August 25, 2017
Analysis details concerns, recommendations and alternative paths forward
(CHICAGO) In a report released today, the Civic Federation announced it opposes the Chicago Public Schools proposed FY2018 operating budget of $5.7 billion and total budget of $6.5 billion because it does not do enough to divert CPS from its dismal fiscal trajectory. Amid budget, liquidity, debt and pension funding crises, the FY2018 budget relies on nearly $570 million in still uncertain funding and on costly short- and long-term borrowing for operations. Further, the District does not detail adequate back-up or long-term plans. The full 104-page report is available at www.civicfed.org.
“Chicago Public Schools’ practice of budgeting for hundreds of millions of dollars in dubious resources has twice proven devastatingly unsuccessful,” said Civic Federation President Laurence Msall. “Relying this year on $269 million in mystery funding from the City of Chicago, coupled with a growing debt burden, does nothing to move the District forward financially or in a transparent manner.”
The Civic Federation joins all Illinoisans in the hope that a recently announced agreement in principle on school funding reform will finally put to rest the last, lingering piece of Illinois’ two-year budget stalemate. However, details of the agreement have not been publicly released, and the state’s impasse has demonstrated that even agreed-to deals can fail to materialize.

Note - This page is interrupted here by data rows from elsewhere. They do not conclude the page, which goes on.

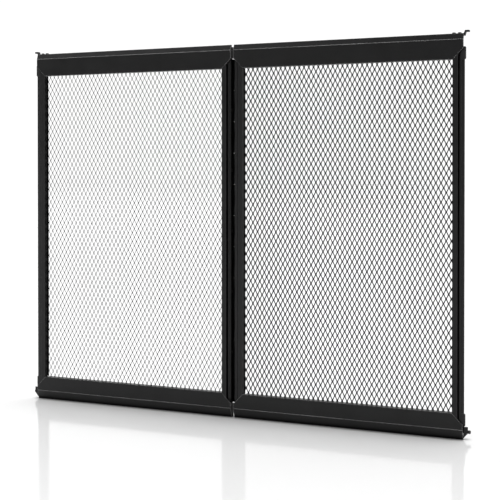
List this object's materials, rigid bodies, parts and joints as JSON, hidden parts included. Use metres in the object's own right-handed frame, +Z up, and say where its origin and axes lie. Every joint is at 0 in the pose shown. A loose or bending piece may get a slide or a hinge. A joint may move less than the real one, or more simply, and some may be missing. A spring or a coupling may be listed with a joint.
{
  "type": "fireplace screen",
  "caption": "Low, wide fireplace screen of two hinged, framed mesh panels, with stepped tabs at the top outer corners and sprung pins at the bottom ones.",
  "frame": {"origin": "centre of the bounding box at the bottom edge, on the floor under the hinge between the panels", "axes": "+X to the right along both panels, the faces look towards -Y, +Z up"},
  "size_m": [0.7144, 0.0159, 0.5503],
  "materials": {
    "painted_frame": "satin black powder coat",
    "painted_mesh": "satin black powder coat",
    "blackened_steel": "black oxide, slightly glossier than the frame",
    "black_plastic": "matte black",
    "plain_aluminium": "mill"
  },
  "bodies": {
    "left_latch": {"left_latch_pin": "blackened_steel", "left_latch_clip": "blackened_steel", "left_latch_knob": "black_plastic"},
    "left_panel": {"left_bottom_rail": "painted_frame", "left_bracket": "painted_frame", "left_bracket_screws": "blackened_steel", "left_corner_keys": "plain_aluminium", "left_hinge_leaf": "painted_frame", "left_hinge_rivets": "blackened_steel", "left_inner_stile": "painted_frame", "left_key_screws": "blackened_steel", "left_latch_spring": "blackened_steel", "left_mesh": "painted_mesh", "left_mesh_strip_bottom": "painted_frame", "left_mesh_strip_inner": "painted_frame", "left_mesh_strip_outer": "painted_frame", "left_mesh_strip_top": "painted_frame", "left_outer_stile": "painted_frame", "left_rail_screws": "blackened_steel", "left_side_pads": "black_plastic", "left_side_strip": "painted_frame", "left_strip_screws": "blackened_steel", "left_tab_rivets": "blackened_steel", "left_top_rail": "painted_frame", "left_top_tab": "painted_frame", "hinge_pin": "blackened_steel"},
    "right_latch": {"right_latch_pin": "blackened_steel", "right_latch_clip": "blackened_steel", "right_latch_knob": "black_plastic"},
    "right_panel": {"right_bottom_rail": "painted_frame", "right_bracket": "painted_frame", "right_bracket_screws": "blackened_steel", "right_corner_keys": "plain_aluminium", "right_hinge_leaf": "painted_frame", "right_hinge_rivets": "blackened_steel", "right_inner_stile": "painted_frame", "right_key_screws": "blackened_steel", "right_latch_spring": "blackened_steel", "right_mesh": "painted_mesh", "right_mesh_strip_bottom": "painted_frame", "right_mesh_strip_inner": "painted_frame", "right_mesh_strip_outer": "painted_frame", "right_mesh_strip_top": "painted_frame", "right_outer_stile": "painted_frame", "right_rail_screws": "blackened_steel", "right_side_pads": "black_plastic", "right_side_strip": "painted_frame", "right_strip_screws": "blackened_steel", "right_tab_rivets": "blackened_steel", "right_top_rail": "painted_frame", "right_top_tab": "painted_frame"}
  },
  "joints": [
    {"name": "panel_fold", "type": "hinge", "parent": "left_panel", "child": "right_panel", "pos_m": [0, 0.00475, 0.273], "axis": [0, 0, 1], "range_deg": [0, 175]},
    {"name": "left_latch_slide", "type": "slide", "parent": "left_panel", "child": "left_latch", "axis": [1, 0, 0], "range_m": [0, 0.006], "stiffness_N_per_m": 150, "springref_m": -0.004, "deforming": ["left_latch_spring"]},
    {"name": "right_latch_slide", "type": "slide", "parent": "right_panel", "child": "right_latch", "axis": [-1, 0, 0], "range_m": [0, 0.006], "stiffness_N_per_m": 150, "springref_m": -0.004, "deforming": ["right_latch_spring"]}
  ]
}
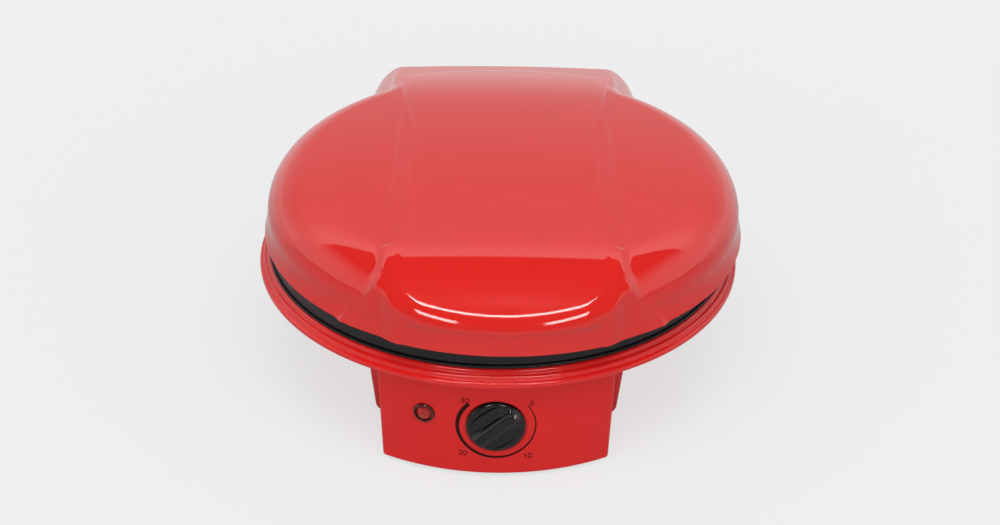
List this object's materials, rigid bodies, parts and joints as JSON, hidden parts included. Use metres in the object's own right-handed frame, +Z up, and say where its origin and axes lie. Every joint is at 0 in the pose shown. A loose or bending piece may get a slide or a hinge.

Among the Federation’s concerns is the volume at which CPS has been issuing long-term debt—nearly $2.1 billion in the last two years, of which $1.9 billion is new debt—and the correspondingly high interest costs due to its below-investment-grade credit rating. CPS’ FY2018 budget also relies on $1.55 billion in short-term borrowing and authorizes additional Grant Anticipation Notes to cover delayed state funding at an extraordinary projected interest cost of $100 million—money that ultimately cannot go to the classroom.
While the Civic Federation recognizes that Chicago’s public education funding is the joint responsibility of the State of Illinois, the City of Chicago and Chicago Public Schools, ultimate responsibility and control lies in the hands of CPS. Said Msall, “Financial uncertainty does not preclude transparency nor adherence to best practices.”
Despite major concerns, the Federation supports the District’s elimination of the teacher pension pick-up for new hires, ongoing pursuit of savings through management efficiencies and CPS’ continued advocacy for a more equitable school aid formula.
The Federation’s full analysis urges CPS to release details for parents, students and employees about what actions will need to be taken if relied-upon City or State funding does not materialize. The Federation also recommends that the Chicago Teachers’ Pension Fund merge with the downstate and suburban Teachers Retirement System, that CPS implement long-term financial planning and that the District provide a five-year Capital Improvement Plan, among other initiatives.
In the event that CPS finances continue to deteriorate, the Civic Federation highlights two possible paths forward: reinstatement of the School Finance Authority or Chicago Public Schools becoming a department of the City of Chicago.